The EPA is currently gathering information from industry and other stakeholders on the possibility of releasing rules that would apply to existing oil and gas infrastructure. California, too, is set to release strict methane regulations.

And while the oil and gas industry has largely fought the EPA’s methane and ozone regulations, companies have also said that it won’t be a huge burden to implement leak prevention and detection measures.

After coming to terms with Colorado’s regulations, businesses said it was possible to comply — while still continuing to develop resources.
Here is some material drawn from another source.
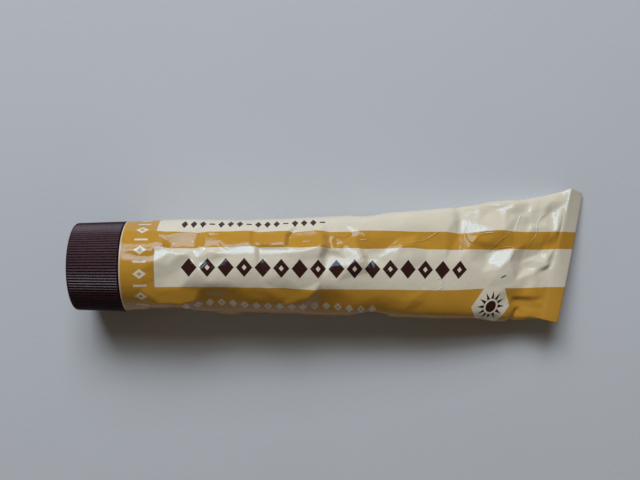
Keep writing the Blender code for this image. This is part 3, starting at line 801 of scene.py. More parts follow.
def rolled(name, rows, ways):
    """A sheet laid on rows of points round the tube and joined to itself, with its flat places as UVs."""
    bpy.ops.object.select_all(action="DESELECT")
    bpy.ops.mesh.primitive_grid_add(
        x_subdivisions=AROUND_COUNT, y_subdivisions=len(rows) - 1, size=2.0, calc_uvs=False)
    piece = bpy.context.object
    piece.name = name
    mesh = piece.data
    flat = np.zeros(3 * len(mesh.vertices))
    mesh.vertices.foreach_get("co", flat)
    flat = (flat.reshape(-1, 3) + 1.0) / 2.0
    columns = np.rint(flat[:, 0] * AROUND_COUNT).astype(int)
    lines = np.rint(flat[:, 1] * (len(rows) - 1)).astype(int)
    places = np.array(rows)[lines, columns] + np.array(ORIGIN)
    mesh.vertices.foreach_set("co", places.ravel())
    turns = columns / AROUND_COUNT + np.array([print_drift(way) for way in ways])[lines]
    spread = np.stack(((np.array(ways)[lines] + PRINT_OFFSET) / PRINT_SPAN, turns), axis=1)
    corners = np.zeros(len(mesh.loops), dtype=np.int32)
    mesh.loops.foreach_get("vertex_index", corners)
    layer = mesh.uv_layers.new(name="print")
    layer.data.foreach_set("uv", spread[corners].ravel())
    return close_and_smooth(piece)


def turned(name, stops, count, ring=False):
    """A circle drawn out along X from stop to stop, each a place on the axis and a radius, then closed."""
    bpy.ops.object.select_all(action="DESELECT")
    along, radius = stops[0]
    bpy.ops.mesh.primitive_circle_add(
        vertices=count, radius=radius, location=ORIGIN + Vector((along, 0.0, 0.0)),
        rotation=(0.0, math.pi / 2.0, 0.0), calc_uvs=False)
    piece = bpy.context.object
    piece.name = name
    bpy.ops.object.mode_set(mode="EDIT")
    bpy.ops.mesh.select_all(action="SELECT")
    for next_along, next_radius in stops[1:] + (stops[:1] if ring else []):
        bpy.ops.mesh.extrude_region_move(TRANSFORM_OT_translate={"value": (next_along - along, 0.0, 0.0)})
        draw_in(next_along, next_radius / radius)
        along, radius = next_along, next_radius
    if not ring:
        bpy.ops.mesh.extrude_region_move(TRANSFORM_OT_translate={"value": (0.0, 0.0, 0.0)})
        draw_in(along, 0.0)
        bpy.ops.mesh.select_all(action="SELECT")
        bpy.ops.mesh.remove_doubles(threshold=MERGE_DISTANCE)
        bpy.ops.mesh.select_all(action="DESELECT")
        bpy.ops.mesh.select_non_manifold()
        bpy.ops.mesh.extrude_region_move(TRANSFORM_OT_translate={"value": (0.0, 0.0, 0.0)})
        draw_in(stops[0][0], 0.0)
    bpy.ops.object.mode_set(mode="OBJECT")
    return close_and_smooth(piece)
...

“This is the right thing to do for our business,” Curtis Rueter, a Denver-based development manager at Noble Energy, told Bloomberg. “We want to find the leaks and fix them because that will reduce our emissions and the rules provide guidance and technology for us to do that.”

But another executive for his company had previously testified that the regulations would cost $3 million a year and force the company to hire 16 additional people, according to the same report.

“Many low-cost technologies and practices are available to reduce these emissions,” the Clean Air Task Force report said.

But as with so many environmental regulations, it comes down to people, communities, and environmental groups demanding better action from industry.

“It’s to the Obama administration’s credit that they are addressing existing sources against tremendous opposition from the oil and gas lobby,” Septoff said. The industry has already proven it will not use these technologies and practices voluntarily. It remains to be seen if the EPA and other states will force it.

“They have to do this — address existing oil and gas facilities — to meet our Paris commitments,” Septoff said. “It is a matter of overcoming the oil and gas lobby’s influence.”

The American Petroleum Institute did not respond to reporter inquiries Thursday.